「猫の里親になって可愛がっているのに、なついてくれない」という悩み
このタイトルのような悩みを持った里親さんがいました。
ペットというのは飼い主にとって喜びと幸せのもとであってほしいものですが、必ずしもそう感じられない場合もあるようです。
【エサの食べ方に見る猫の習性】
今まで猫を飼ったことがある人は、他の家で飼われている猫の話を聞いてみると、そのエサを食べるときの行動が違っていることに気付いたことがあるでしょう。
何でもガツガツと急いで食べる猫もいれば、いつもと違うエサを出すと匂いを嗅ぐだけで口にしない猫もいます。
また口にエサをいっぱい詰め込んで、そのまま部屋の隅に移動してからもぐもぐ食べる猫もいるようです。
猫を複数飼っているところでは、他の猫と一緒にエサを食べる猫もいれば、一匹にならないと食べない猫もいると聞きます。
これらの違いは、猫それぞれの過去の経験に基づいて、一匹一匹の頭の中に築き上げられてゆくいわば「くせ」のようなものです。
たとえば拾われた猫の場合、今は優しい飼い主と暮らしていても、路上生活時代は必ずしも毎日エサを食べられたわけではないのです。
そのため目の前に出されたエサがあれば、それがたとえ自分の好みでなくても、食べられる限りお腹に詰め込もうとします。
一方、子猫の時から屋内で飼育されてきた猫は、毎日決まった時間に、決まった場所で、決まった種類のエサが出されるという経験をしていますので、「明日はエサがないかもしれない」などという危機感を持ったことはありません。
いつもと違うエサが出された場合は、戸惑いを覚えるものの、待っていればいつもと同じエサが出てくると思い込んでいるため、目の前のエサには手を出さない、といった行動をすることになります。
このように自分の置かれた「環境」で「経験」したことが積み重なってゆき、この二つがリンクして「習性」が出来上がってゆくわけです。
人であればこれに客観的な知識や情報が加わりますので、「環境」が変わればその結果である「経験」も変わるだろうと予測ができます。
そのため、猫のように「習性」だけでその後の行動が本能的に決まってしまうことはなくなります。
【捨てられたことで出来上がった習性】
今まで見てきたように、猫の頭の中には自分が置かれた環境で経験したことがどんどん積み重なってゆきます。
それほど環境に依存する部分がとても大きい動物です。
そんな猫にとって、捨てられるということは、環境の大きな変化を押し付けられることになります。
また暖かくて清潔な家の中から寒くて不衛生な屋外へと、環境の突然の劣化にさらされることにもなるのです。
この「環境」の非情な変化が「経験」として猫の頭の中に残らないはずがありません。
【里親さんに理解してほしいこと】
猫の里親になった人が、「エサは毎日定時に与え、トイレも設置し、寒さや暑さが問題にならないようグッズも整えてあげたのに、いつまでたっても猫が神経質で警戒している。

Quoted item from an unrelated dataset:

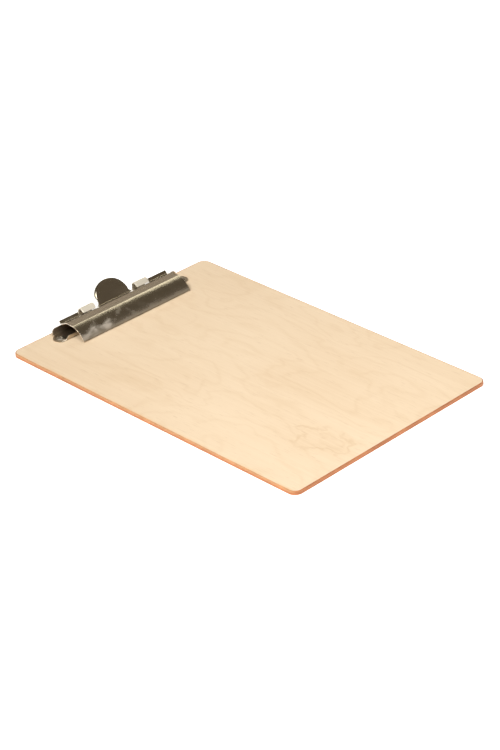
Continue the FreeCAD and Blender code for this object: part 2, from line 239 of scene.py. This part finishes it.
def surface(name, patches, materials, fill_levels=(), sharp=35.0):
    """An object from patches of (grid of points, mask of quads or None, closed, material number).

    Patches are joined where they meet. Open edges that lie at a fill level are filled flat, and
    normals are then turned outwards."""
    points, quads, numbers, first = [], [], [], 0
    for grid, keep, closed, number in patches:
        rows, columns = grid.shape[:2]
        faces = grid_quads(rows, columns, first, closed)
        faces = faces.reshape(-1, 4) if keep is None else faces[keep]
        points.append(grid.reshape(-1, 3))
        quads.append(faces)
        numbers.append(np.full(len(faces), number))
        first += rows * columns
    mesh = bpy.data.meshes.new(name)
    mesh.from_pydata(np.concatenate(points).tolist(), [], np.concatenate(quads).tolist())
    mesh.polygons.foreach_set("material_index", np.concatenate(numbers))
    skin = bmesh.new()
    skin.from_mesh(mesh)
    bmesh.ops.remove_doubles(skin, verts=skin.verts, dist=0.002 * MM)
    bmesh.ops.dissolve_degenerate(skin, edges=skin.edges, dist=0.0001 * MM)
    bmesh.ops.delete(skin, geom=[vert for vert in skin.verts if not vert.link_faces], context="VERTS")
    for level in fill_levels:
        rim = [edge for edge in skin.edges if edge.is_boundary
               and all(abs(vert.co.z - level) < 0.001 * MM for vert in edge.verts)]
        bmesh.ops.triangle_fill(skin, edges=rim, use_beauty=True)
    if fill_levels:
        bmesh.ops.recalc_face_normals(skin, faces=skin.faces)
    skin.to_mesh(mesh)
    skin.free()
    for material in materials:
        mesh.materials.append(material)
    mesh.shade_smooth()
    mesh.set_sharp_from_angle(angle=math.radians(sharp))
    piece = bpy.data.objects.new(name, mesh)
    bpy.context.collection.objects.link(piece)
    return piece


def turned(section, centre, steps=48):
    """A section of (radius, height) turned about an upright axis: x = r cos a, y = r sin a."""
    turn = np.linspace(0, 2 * math.pi, steps, endpoint=False)
    radius, height = np.array(section)[:, :1], np.array(section)[:, 1:]
    return np.stack([centre[0] + radius * np.cos(turn), centre[1] + radius * np.sin(turn),
                     height + 0 * turn], -1)


def board_outline(inset, steps=14):
    """A rectangle with round corners, anticlockwise: each corner's centre plus a radius turned
    through a quarter circle, drawn in by an array of insets."""
    half = (board_high - board_low)[:2] / 2
    centre = (board_high + board_low)[:2] / 2
    quarter = np.repeat(np.arange(4), steps)
    angle = np.tile(np.linspace(0, math.pi / 2, steps), 4) + math.pi / 2 * quarter
    corner = np.array([(1, 1), (-1, 1), (-1, -1), (1, -1)])[quarter] * (half - CORNER_ROUND)
    spoke = np.stack([np.cos(angle), np.sin(angle)], -1)
    return centre + corner + (CORNER_ROUND - np.array(inset)[:, None, None]) * spoke


FLAT_MARGIN = 0.8 * MM
RIVET_SHANK = 2.0 * MM
RIVET_TAIL = 3.4 * MM
RIVET_TAIL_DEPTH = 1.0 * MM


def make_ply(node, veneer, sanded_top, sanded_bottom):
    """One ply: the outline carried up a section of (inset, height), and the rivets' holes.

    A sanded corner is a quarter circle in inset and height. The section begins and ends a little
    way in on the flats, which are filled."""
    low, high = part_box(node)[0][2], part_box(node)[1][2]
    turn = np.linspace(0, math.pi / 2, 5)
    inset = np.concatenate([[FLAT_MARGIN], sanded_bottom * (1 - np.sin(turn)),
                            sanded_top * (1 - np.cos(turn)), [FLAT_MARGIN]])
    height = np.concatenate([[low], low + sanded_bottom * (1 - np.cos(turn)),
                             high - sanded_top * (1 - np.sin(turn)), [high]])
    outline = board_outline(inset)
    side = np.concatenate([outline, np.broadcast_to(height[:, None, None], outline.shape[:2] + (1,))], -1)
    hole = [(RIVET_SHANK, low), (RIVET_SHANK, high)]
    if low == board_low[2]:
        hole = [(RIVET_TAIL, low), (RIVET_SHANK, low + RIVET_TAIL_DEPTH), (RIVET_SHANK, high)]
    patches = [(side, None, True, 1)] + [(turned(hole, spot), None, True, 0) for spot in rivet_spots]
    return surface(node + "_veneer", patches, [veneer, edge_stain], fill_levels=(low, high))


face_veneer = birch_veneer("birch_face_veneer", knot=(-0.042, -0.122, 0.0), mark_at=(0.022, 0.101, 0.0))
# The back sheet has no round mark: the place given for it is off the board.
back_veneer = birch_veneer("birch_back_veneer", knot=(0.052, 0.030, 0.0), mark_at=(-0.310, 0.0, 0.0),
                           cut_from=(0.24, 0.36, 0.02))
edge_stain = stained_edge("edge_stain")
for node, veneer, slot, sanded_top, sanded_bottom in (
        ("back_ply", back_veneer, "birch_face", 0.0, SANDED),
        ("core_ply", back_veneer, "birch_core", 0.0, 0.0),
        ("face_ply", face_veneer, "birch_face", SANDED, 0.0)):
    ply = make_ply(node, veneer, sanded_top, sanded_bottom)
    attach(ply, "board")
    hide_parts(node)

# ---- Base plate ---------------------------------------------------------------------------------
# One strip of nickel-plated sheet steel folded into a shallow channel: a low lip in front, a floor
# with a round ear at each end for the rivets, and a rear wall whose top edge carries the jaw.
# Two slots at the foot of the wall let the springs through.

GAUGE = 0.8 * MM
hinge = np.array(frame["joints"][0]["pos_m"])
board_top = board_high[2]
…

自分を飼い主として受け入れてくれない」と嘆いているのを聞いたことがあります。
これは里親になったあなたが原因ではないのです。
今までその猫が置かれた「環境」、そこでの「経験」、さらにその二つがリンクして出来上がったその猫独自の「習性」によるものなのです。
捨てられた猫は、突然の「環境」の変化で、それまでいつも食べていたエサを食べられなかったり、雨に濡れたり、寒さや暑さに苦しんだりという「経験」を強いられたため、自分の周囲に対して過剰なまでに神経質になるという「習性」が出来上がっています。
この習性は、おそらく猫が死ぬまで残るでしょう。
新しく飼い主になった里親さんが、自分に心を許して可愛らしく懐いてくれる猫を期待していたのに、もし猫があまりに神経質だったら、正直言って“歓迎できない”ように感じてしまうかもしれません。

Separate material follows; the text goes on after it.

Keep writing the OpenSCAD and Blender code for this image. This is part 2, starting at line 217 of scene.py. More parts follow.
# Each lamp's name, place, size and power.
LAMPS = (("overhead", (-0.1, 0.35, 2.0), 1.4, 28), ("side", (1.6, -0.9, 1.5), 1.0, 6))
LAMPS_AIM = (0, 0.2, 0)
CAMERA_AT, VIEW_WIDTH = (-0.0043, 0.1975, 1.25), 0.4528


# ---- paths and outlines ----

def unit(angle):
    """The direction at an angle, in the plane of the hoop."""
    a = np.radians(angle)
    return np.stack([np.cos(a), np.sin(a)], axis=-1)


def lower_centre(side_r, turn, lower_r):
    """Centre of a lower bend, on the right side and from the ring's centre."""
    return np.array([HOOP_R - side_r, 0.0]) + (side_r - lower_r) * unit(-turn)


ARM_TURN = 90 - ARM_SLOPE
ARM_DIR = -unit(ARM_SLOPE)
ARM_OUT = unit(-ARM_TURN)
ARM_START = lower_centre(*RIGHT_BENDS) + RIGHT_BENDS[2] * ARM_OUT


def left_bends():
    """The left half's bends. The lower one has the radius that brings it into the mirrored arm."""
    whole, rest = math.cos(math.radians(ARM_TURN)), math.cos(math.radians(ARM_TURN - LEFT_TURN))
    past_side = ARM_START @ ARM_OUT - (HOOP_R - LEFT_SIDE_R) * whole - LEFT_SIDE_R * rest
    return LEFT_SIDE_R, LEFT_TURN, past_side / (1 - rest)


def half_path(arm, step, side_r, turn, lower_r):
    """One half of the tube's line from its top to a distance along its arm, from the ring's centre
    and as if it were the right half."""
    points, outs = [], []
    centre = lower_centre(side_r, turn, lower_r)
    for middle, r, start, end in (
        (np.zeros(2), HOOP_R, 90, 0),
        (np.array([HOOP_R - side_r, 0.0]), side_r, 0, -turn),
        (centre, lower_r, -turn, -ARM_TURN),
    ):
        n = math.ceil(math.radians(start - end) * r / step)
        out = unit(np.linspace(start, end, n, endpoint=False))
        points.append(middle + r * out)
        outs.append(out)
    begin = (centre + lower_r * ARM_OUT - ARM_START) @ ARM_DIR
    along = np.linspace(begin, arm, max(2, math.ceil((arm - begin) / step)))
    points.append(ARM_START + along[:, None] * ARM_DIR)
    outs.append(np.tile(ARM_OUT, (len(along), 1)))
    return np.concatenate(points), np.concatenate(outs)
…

そんなときは、その神経質の原因を想像してあげましょう。
「エサがない」「汚い」「寒い」「濡れている」ような環境に急に追い込まれ、怖い思いをしながらも、それでも何とか生き延びてきた猫なのです。
その猫が今、あなたのおかげで満足できる環境で暮らせているのです。
たとえ猫の行動や態度には距離を感じてしまうとしても、あなたは里親としての自分に誇りを持ってほしいと思います。
あなたの猫が、かつては地獄のような経験をしたとしても、今から死ぬ時まであなたのおかげで幸せな後半生を過ごすことができるわけですから、きっと猫もあなたに感謝するに違いありません。